Rights organizations immediately criticized the government. Phil Robertson, Deputy Asia Director for Human Rights Watch, said the seizure of TOC’s computers and other equipment “is over-the-top harassment that will unfairly prevent the TOC form publishing its independent stories that critically scrutinize the government.”
The reasons for the closure appear to be political as well as journalistic, Robertson said. “What we have here is Singapore trying to go after TOC, which has been a thorn. It is a widely-read, in-depth online site, the kind of news outlet the government wants to get rid of. If they could do it by hook or crook, they were going to. An election is coming next year, the PAP is starting to get paranoid.”

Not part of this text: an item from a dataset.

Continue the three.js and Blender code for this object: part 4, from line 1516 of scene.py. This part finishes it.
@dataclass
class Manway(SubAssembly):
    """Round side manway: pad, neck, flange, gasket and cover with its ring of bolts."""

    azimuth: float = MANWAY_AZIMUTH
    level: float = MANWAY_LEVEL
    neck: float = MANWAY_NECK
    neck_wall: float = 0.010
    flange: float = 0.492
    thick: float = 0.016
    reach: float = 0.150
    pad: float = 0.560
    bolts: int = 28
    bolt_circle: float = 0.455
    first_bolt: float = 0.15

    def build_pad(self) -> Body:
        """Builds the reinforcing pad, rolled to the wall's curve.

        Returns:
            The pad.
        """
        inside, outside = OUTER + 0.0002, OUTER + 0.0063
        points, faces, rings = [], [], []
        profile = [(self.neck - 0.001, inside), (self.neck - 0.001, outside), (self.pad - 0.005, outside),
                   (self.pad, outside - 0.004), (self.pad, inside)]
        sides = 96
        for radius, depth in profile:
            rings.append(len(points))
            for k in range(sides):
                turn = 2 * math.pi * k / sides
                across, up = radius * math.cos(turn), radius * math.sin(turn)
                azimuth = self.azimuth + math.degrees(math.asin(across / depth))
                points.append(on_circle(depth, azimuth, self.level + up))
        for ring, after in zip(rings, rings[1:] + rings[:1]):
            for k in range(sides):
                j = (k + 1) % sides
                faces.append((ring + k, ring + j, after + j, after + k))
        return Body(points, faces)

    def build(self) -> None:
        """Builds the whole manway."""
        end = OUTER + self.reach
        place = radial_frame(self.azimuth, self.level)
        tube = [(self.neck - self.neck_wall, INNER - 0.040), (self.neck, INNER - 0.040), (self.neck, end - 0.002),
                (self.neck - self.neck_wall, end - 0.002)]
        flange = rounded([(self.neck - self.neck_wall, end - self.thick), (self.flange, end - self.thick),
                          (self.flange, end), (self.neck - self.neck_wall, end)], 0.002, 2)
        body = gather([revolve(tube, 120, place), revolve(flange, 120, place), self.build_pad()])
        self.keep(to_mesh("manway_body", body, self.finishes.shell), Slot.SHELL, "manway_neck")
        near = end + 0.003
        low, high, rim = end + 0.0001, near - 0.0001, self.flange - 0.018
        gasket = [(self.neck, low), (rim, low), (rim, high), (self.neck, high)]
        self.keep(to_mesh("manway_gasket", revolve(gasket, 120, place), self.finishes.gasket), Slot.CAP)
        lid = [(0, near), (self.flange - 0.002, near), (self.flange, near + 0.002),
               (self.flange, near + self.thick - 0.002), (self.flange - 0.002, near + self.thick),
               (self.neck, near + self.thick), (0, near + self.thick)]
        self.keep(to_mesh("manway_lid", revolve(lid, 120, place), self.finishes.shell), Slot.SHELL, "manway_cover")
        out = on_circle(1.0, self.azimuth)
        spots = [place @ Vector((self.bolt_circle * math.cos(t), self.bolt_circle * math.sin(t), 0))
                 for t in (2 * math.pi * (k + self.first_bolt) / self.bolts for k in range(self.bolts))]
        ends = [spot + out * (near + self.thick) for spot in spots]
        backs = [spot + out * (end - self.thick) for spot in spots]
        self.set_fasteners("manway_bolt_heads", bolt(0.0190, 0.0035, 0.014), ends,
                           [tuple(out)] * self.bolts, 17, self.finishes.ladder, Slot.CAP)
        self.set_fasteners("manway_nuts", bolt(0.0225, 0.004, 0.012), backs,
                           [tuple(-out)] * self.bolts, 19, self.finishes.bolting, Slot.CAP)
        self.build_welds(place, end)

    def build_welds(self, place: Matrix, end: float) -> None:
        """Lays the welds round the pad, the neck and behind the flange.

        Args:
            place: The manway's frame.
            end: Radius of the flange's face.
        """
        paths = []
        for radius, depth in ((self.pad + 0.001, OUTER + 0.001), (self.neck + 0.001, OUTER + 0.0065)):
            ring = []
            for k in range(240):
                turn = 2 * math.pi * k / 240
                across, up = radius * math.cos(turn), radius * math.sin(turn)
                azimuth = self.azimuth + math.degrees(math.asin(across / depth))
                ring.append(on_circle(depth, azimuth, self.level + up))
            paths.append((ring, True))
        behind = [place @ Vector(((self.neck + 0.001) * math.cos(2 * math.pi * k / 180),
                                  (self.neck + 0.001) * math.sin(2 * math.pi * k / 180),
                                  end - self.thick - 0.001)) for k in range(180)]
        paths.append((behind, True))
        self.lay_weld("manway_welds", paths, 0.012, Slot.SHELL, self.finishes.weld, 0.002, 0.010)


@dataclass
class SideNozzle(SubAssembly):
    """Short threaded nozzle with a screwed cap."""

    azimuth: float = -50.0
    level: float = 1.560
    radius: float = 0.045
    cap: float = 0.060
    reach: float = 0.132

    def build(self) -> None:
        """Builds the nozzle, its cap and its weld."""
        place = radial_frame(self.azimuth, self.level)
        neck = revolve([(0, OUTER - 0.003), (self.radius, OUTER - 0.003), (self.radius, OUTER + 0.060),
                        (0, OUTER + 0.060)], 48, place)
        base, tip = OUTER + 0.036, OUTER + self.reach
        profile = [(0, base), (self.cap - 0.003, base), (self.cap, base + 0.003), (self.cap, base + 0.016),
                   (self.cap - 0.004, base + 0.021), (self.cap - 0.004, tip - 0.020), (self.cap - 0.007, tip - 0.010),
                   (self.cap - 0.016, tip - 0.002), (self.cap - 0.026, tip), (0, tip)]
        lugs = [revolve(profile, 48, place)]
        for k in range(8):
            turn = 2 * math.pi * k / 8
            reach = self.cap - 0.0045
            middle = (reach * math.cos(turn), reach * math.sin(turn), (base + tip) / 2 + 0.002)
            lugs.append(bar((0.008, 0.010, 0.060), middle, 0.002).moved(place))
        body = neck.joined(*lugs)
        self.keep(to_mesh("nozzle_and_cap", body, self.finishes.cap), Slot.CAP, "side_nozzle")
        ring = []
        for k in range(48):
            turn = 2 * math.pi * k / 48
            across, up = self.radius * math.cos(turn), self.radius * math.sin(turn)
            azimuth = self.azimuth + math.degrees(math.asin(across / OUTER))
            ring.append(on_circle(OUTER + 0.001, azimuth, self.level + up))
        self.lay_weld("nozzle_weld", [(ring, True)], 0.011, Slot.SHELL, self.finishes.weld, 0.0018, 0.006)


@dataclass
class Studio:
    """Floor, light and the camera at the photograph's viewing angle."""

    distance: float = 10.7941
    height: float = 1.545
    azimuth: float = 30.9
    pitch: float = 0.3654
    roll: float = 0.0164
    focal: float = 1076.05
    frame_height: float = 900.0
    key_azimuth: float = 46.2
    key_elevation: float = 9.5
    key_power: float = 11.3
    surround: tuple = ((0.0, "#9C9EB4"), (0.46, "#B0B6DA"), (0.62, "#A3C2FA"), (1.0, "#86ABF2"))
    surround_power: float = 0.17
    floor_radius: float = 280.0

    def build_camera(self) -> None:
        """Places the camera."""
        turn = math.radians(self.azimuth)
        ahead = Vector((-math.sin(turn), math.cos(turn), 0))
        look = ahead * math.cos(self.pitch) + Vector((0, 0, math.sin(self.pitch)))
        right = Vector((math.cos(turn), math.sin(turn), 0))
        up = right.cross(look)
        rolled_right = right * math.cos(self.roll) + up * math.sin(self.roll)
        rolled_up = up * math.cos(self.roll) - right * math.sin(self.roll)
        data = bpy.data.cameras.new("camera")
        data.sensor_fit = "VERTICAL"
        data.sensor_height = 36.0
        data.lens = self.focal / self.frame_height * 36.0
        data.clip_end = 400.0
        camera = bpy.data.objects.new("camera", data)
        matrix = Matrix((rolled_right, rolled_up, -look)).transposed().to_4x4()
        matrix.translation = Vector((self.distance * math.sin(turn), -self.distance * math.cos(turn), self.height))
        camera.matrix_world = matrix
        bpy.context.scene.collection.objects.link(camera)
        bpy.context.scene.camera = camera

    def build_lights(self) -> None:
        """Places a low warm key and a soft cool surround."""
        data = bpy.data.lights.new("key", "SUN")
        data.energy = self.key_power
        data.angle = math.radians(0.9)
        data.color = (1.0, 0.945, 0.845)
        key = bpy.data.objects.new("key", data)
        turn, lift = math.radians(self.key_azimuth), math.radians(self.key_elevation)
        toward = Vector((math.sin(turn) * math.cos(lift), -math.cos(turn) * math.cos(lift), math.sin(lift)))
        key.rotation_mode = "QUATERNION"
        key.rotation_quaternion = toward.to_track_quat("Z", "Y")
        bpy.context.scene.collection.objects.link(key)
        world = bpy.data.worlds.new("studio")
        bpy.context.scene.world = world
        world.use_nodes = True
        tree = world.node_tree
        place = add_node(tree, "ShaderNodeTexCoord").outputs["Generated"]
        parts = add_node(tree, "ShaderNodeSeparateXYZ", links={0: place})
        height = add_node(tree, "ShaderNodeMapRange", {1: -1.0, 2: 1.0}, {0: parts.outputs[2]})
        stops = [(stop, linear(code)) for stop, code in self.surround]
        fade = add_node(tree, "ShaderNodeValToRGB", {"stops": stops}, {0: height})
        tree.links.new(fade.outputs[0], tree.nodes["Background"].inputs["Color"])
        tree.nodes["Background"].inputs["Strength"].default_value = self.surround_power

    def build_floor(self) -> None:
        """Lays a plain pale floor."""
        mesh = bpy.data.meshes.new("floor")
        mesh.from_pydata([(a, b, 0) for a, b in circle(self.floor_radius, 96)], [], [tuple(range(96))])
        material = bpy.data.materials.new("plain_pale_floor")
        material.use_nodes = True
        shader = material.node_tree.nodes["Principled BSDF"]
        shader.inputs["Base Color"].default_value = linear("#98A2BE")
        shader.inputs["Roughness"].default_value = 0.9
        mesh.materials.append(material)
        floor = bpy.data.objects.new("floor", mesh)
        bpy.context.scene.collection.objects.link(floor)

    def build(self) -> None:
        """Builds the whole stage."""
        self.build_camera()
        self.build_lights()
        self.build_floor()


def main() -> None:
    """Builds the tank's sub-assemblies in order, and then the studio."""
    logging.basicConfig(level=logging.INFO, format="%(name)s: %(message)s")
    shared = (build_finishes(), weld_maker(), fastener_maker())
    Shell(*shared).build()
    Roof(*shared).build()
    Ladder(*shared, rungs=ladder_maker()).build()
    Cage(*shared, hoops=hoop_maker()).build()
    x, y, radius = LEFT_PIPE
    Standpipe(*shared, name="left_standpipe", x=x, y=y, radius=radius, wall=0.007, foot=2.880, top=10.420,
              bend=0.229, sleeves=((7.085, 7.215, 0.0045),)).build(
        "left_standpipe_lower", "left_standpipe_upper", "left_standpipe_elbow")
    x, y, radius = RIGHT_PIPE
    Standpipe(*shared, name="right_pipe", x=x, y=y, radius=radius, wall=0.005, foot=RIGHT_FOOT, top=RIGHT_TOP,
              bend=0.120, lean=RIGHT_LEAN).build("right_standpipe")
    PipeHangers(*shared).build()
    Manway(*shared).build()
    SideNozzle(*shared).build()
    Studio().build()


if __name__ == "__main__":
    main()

A police spokesman told the Straits Times the article made serious allegations that "the government's highest officers are corrupt and that the Constitution has been tampered with. The police are investigating this, for the offense of criminal defamation. Electronic equipment such as laptops and handphones were seized in relation to the case."

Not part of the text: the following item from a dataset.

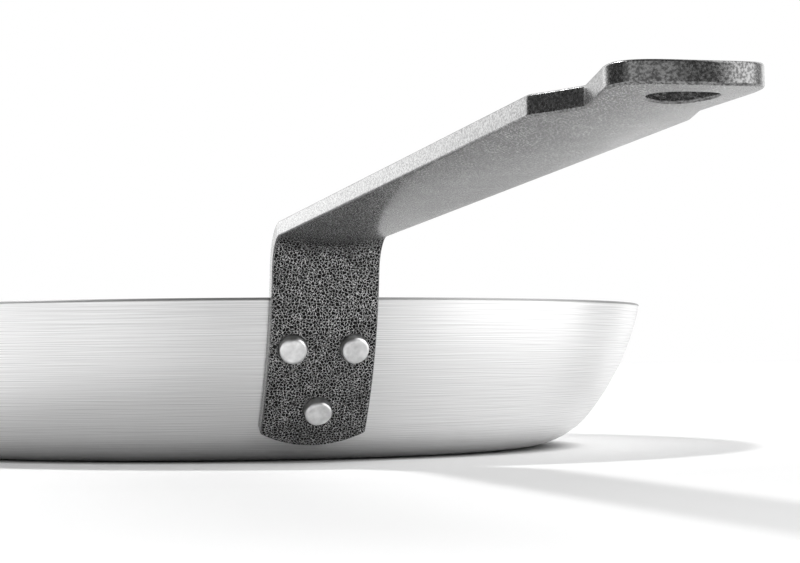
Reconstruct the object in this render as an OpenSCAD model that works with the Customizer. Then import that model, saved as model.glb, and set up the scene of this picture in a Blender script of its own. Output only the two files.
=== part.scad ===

Singapore has had a decades-long record of suing for defamation or contempt and has won every case it has brought in its own courts, although there is no record it has ever attempted to sue outside the country. After some early hesitation the country has pushed through a series of measures progressively constricting the space for online journalists to deliver free expression. In 2013, it shut down an innocuous fledgling website called “The Breakfast Network” for not registering with authorities.
In 2015, the government successfully sued a blogger and activist named Roy Ngerng Yi Ling, who was forced to pay Prime Minister Lee Hsien Loong $250,000 for defaming him for criticism over accounting of the country’s Central Provident Fund.
Also in 2015, the Singapore’s Media Development Agency shut down its first news site, called The Real Singapore, charging the site’s editors, Singaporean Yang Kaiheng and his Australian girlfriend Ai Takagi, with seven counts of sedition and other offenses for allegedly printing racially inflammatory and inaccurate stories. The government also went after a 16-year-old who insulted the memory of Lee Kuan Yew, the country’s founder, who died in 2015.
As in many Southeast Asian countries, Singapore earlier this year pushed through legislation against so-called “fake news,” which critics regard as a threat to the freedom to inform. A proposed law that would allow the police to search homes and electronic devices without a warrant poses a grave threat to the confidentiality of journalists’ sources, Reporters Without Borders said.
The country has been legendary since the 1980s for the tendency of its leaders to file defamation cases and use the contempt of court statutes against foreign media groups and local politicians, often for statements that wouldn’t be libelous anywhere else in the world. Among those they have sued or taken other action against are the Economist, the International Herald Tribune, Bloomberg, the Asian Wall Street Journal, Time Magazine, the defunct Far Eastern Economic Review and AsiaWeek and the Financial Times.
“Prime Minister Lee Hsien Loong’s government reacts quickly to criticism from journalists and does not hesitate to sue them, apply pressure to make them unemployable, or even force them to leave the country,” said Reporters Without Borders on its website. “The Media Development Authority has the power to censor all forms of journalistic content. Defamation suits are common in the city-state and may sometimes be accompanied by a charge of sedition, which is punishable by up to 21 years in prison. The red lines imposed by the authorities, known by journalists as “OB markers” (for out-of-bounds markers), apply to an ever-wider range of issues and public figures.”